Oder die Kriegsgründe: In unseren Medien wird gern betont, daß die Ukraine nach dem Zerfall der Sowjetunion auf Atomwaffen verzichtet und Rußland dafür ihre territoriale Integrität garantiert habe. Doch Selenskij hat angekündigt, das Budapester Memorandum, in dem dieser Verzicht festgehalten wurde, aufzukündigen und die Stationierung von NATO-Atomwaffen auf ukrainischem Territorium zuzulassen. Dies mußte einen russischen Angriff provozieren.

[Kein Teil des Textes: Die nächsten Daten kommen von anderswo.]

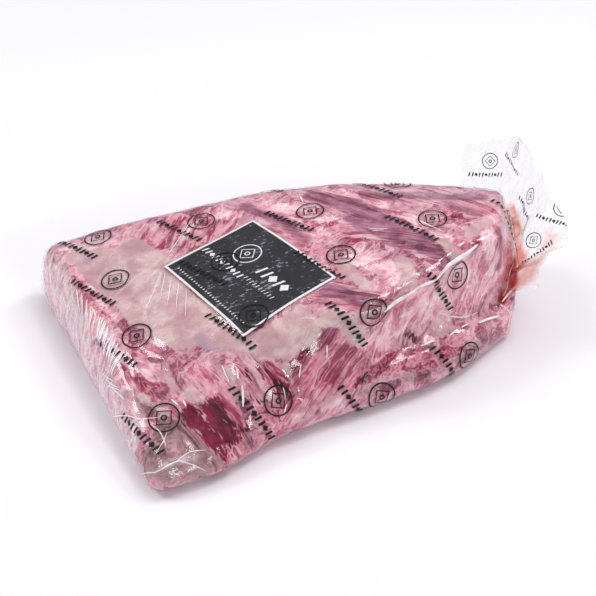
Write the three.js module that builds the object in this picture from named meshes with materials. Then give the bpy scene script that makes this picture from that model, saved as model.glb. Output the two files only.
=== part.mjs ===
// A block of marbled raw beef, chuck short ribs, sealed in a clear shrink bag: the sealed block, the label
// card that lies on its top, and the loose tail of the bag at its right end. Millimetres, +Z up, resting on
// its flat underside. +X runs along the block from its broad low end to its narrow high end, and the long
// sloping side faces -Y.
import * as THREE from "three";

// ---------------------------------------------------------------------------------------------------------
// Driving dimensions of the block. A curve along the block is a list of [x, value] knots.

const LEFT_END_X = -162; // where the rounding of the broad end starts
const RIGHT_END_X = 135; // where the rounding of the narrow end starts
const STATION_COUNT = 50; // sections along the block
const SAMPLES_PER_SPAN = 4; // points of a ring between two points of its outline

// Plan: how far the foot of the front side and of the back side lie from the block's own axis.
const FRONT_FOOT_Y = [
  [-170, -171], [-118, -166], [-60, -149], [0, -142], [60, -134], [105, -120], [136, -105],
];
const BACK_FOOT_Y = [[-175, 70], [-95, 72], [-30, 68], [30, 50], [90, 22], [140, -8]];

// Height of the top along the front shoulder and along the back edge.
const SHOULDER_Z = [[-165, 47], [-106, 58], [-50, 67], [4, 74], [50, 80], [100, 83], [136, 83]];
const BACK_EDGE_Z = [[-165, 52], [-100, 62], [-60, 66], [-10, 74], [40, 80], [100, 83], [136, 84]];
const TOP_CROWN = [[-170, 3], [-60, 4], [60, 5], [140, 5]]; // how far the middle of the top bulges up
const BACK_ROUNDING = [[-165, 12], [-60, 20], [136, 26]]; // depth over which the top rolls into the back side
const BACK_BULGE = 3; // how far the back side swells past its foot
const BACK_SHARES = { roll: 0.3, drop: 0.5, widest: 0.5, low: 0.16, lowBulge: 0.6 }; // where it bends
const TOP_SHARES = [0.25, 0.5, 0.75]; // points of the top's outline between the shoulder and the back edge
const FOOT_INSET = 6; // how far the flat underside stays inside the swell above it

// The front side at stations along the block, from the foot to the shoulder, each point as [inset from the
// foot, share of the shoulder's height]. On the left it is one long soft slope. On the right it is a steep
// facet above a crease, over a slab that juts out.
const FRONT_PROFILES = [
  { x: -165, points: [[0, 0], [-3, 0.18], [4, 0.44], [27, 0.62], [58, 0.82], [94, 1]] },
  { x: -118, points: [[0, 0], [-3, 0.17], [5, 0.42], [22, 0.63], [42, 0.81], [72, 1]] },
  { x: -62, points: [[0, 0], [-3, 0.17], [2, 0.4], [11, 0.63], [22, 0.82], [44, 1]] },
  { x: 4, points: [[0, 0], [-3, 0.15], [2, 0.28], [10, 0.4], [14, 0.72], [17, 1]] },
  { x: 30, points: [[0, 0], [-3, 0.15], [6, 0.34], [18, 0.44], [20, 0.72], [22, 1]] },
  { x: 65, points: [[0, 0], [-3, 0.16], [8, 0.37], [23, 0.46], [25, 0.74], [27, 1]] },
  { x: 100, points: [[0, 0], [-4, 0.16], [3, 0.36], [15, 0.43], [24, 0.72], [32, 1]] },
  { x: 136, points: [[0, 0], [-4, 0.16], [0, 0.32], [10, 0.39], [13, 0.72], [17, 1]] },
];

// The two ends. A section is skewed in plan, so that the ends run as they do, and leans in towards its top.
const FOOT_SKEW = [[-170, -0.12], [-60, 0], [60, 0.08], [136, 0.34]]; // mm of x for each mm of y
const TOP_SKEW = [[-170, -0.12], [-60, 0], [70, 0.1], [136, 0.54]];
const END_LEAN = [[-170, 0.17], [-110, 0], [90, 0], [136, -0.11]]; // mm of x for each mm of height
const SKEW_PIVOT_Y = -60; // a section turns about this line in plan
const LEFT_ROUNDING = 10; // radius of the broad end's edges
const LEFT_SWELL = 2; // how far the middle of that end stands out
const RIGHT_ROUNDING = 12; // the same for the narrow end, which stands out to the bag's seam
const RIGHT_SWELL = 9;
const ROUNDING_STEPS = 4;
const SPINE_MARGIN = 0.35; // how far the line that an end closes on stops short of its sides, as a share
const SPINE_REACH = 0.6; // most of the way to that line that the rounding may take
const END_FILL_SHARES = [0.3, 0.6, 0.85]; // rings that fill an end, as shares of the way to its middle

// ---------------------------------------------------------------------------------------------------------
// Driving dimensions of the label card and of the bag's tail.

const LABEL_WIDTH = 78;
const LABEL_LENGTH = 97;
const LABEL_TURN = THREE.MathUtils.degToRad(17);
const LABEL_CENTRE = new THREE.Vector2(-55, -51);
const LABEL_THICKNESS = 0.8;
const LABEL_STEPS = [14, 18];
const LABEL_COLOUR = 0x34373c;

// The tail fans out in plan around a point inside the block. A curve along it is a list of
// [share of the fan, value].
const TAIL_PIVOT = new THREE.Vector2(100, -60);
const TAIL_START_DEG = -58;
const TAIL_END_DEG = 62;
const TAIL_ROOT_Z = [[0, 42], [0.5, 48], [1, 60]];
const TAIL_REACH = [[0, 18], [0.2, 26], [0.4, 30], [0.5, 22], [0.7, 13], [0.85, 28], [1, 26]]; // outwards
const TAIL_RISE = [[0, 8], [0.2, 18], [0.4, 34], [0.5, 42], [0.7, 54], [0.85, 44], [1, 30]]; // upwards
const TAIL_WAVES = { count: 3.5, phase: 0.1, height: 3.5 };
const TAIL_RIPPLES = { count: 9, twist: 0.7, height: 1.6 };
const TAIL_THICKNESS = 1.2;
const TAIL_STEPS = [44, 10];
const TAIL_COLOUR = 0xe9e1dd;

const MEAT_COLOUR = 0xa86f74;
const CARD_GAP = 0.4; // what the label card keeps from the block
const TAIL_GAP = 0.8; // what the tail's root keeps from it
const OUTSIDE = 200; // a distance that lies well outside the block

// ---------------------------------------------------------------------------------------------------------
// Small helpers.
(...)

Aber Putins Ziele gingen wohl von Anfang an weiter. Wozu sonst der massive Angriff auf Kiew, das Moskau offenbar im Handstreich erobern zu können glaubte, wurde es doch nahezu nicht bombardiert?

Lügen und Propaganda auf beiden Seiten, Gleichschaltung der Medien hier wie dort, Haßrede ohne Ende. Daß noch ohne atomare Eskalation ein Ausweg gefunden wird, ist eine Hoffnung, nicht mehr. Die Verlierer stehen aber jetzt schon fest: die Russen, die Europäer und vor allem die russischen Minderheiten in der Ukraine und in anderen europäischen Staaten.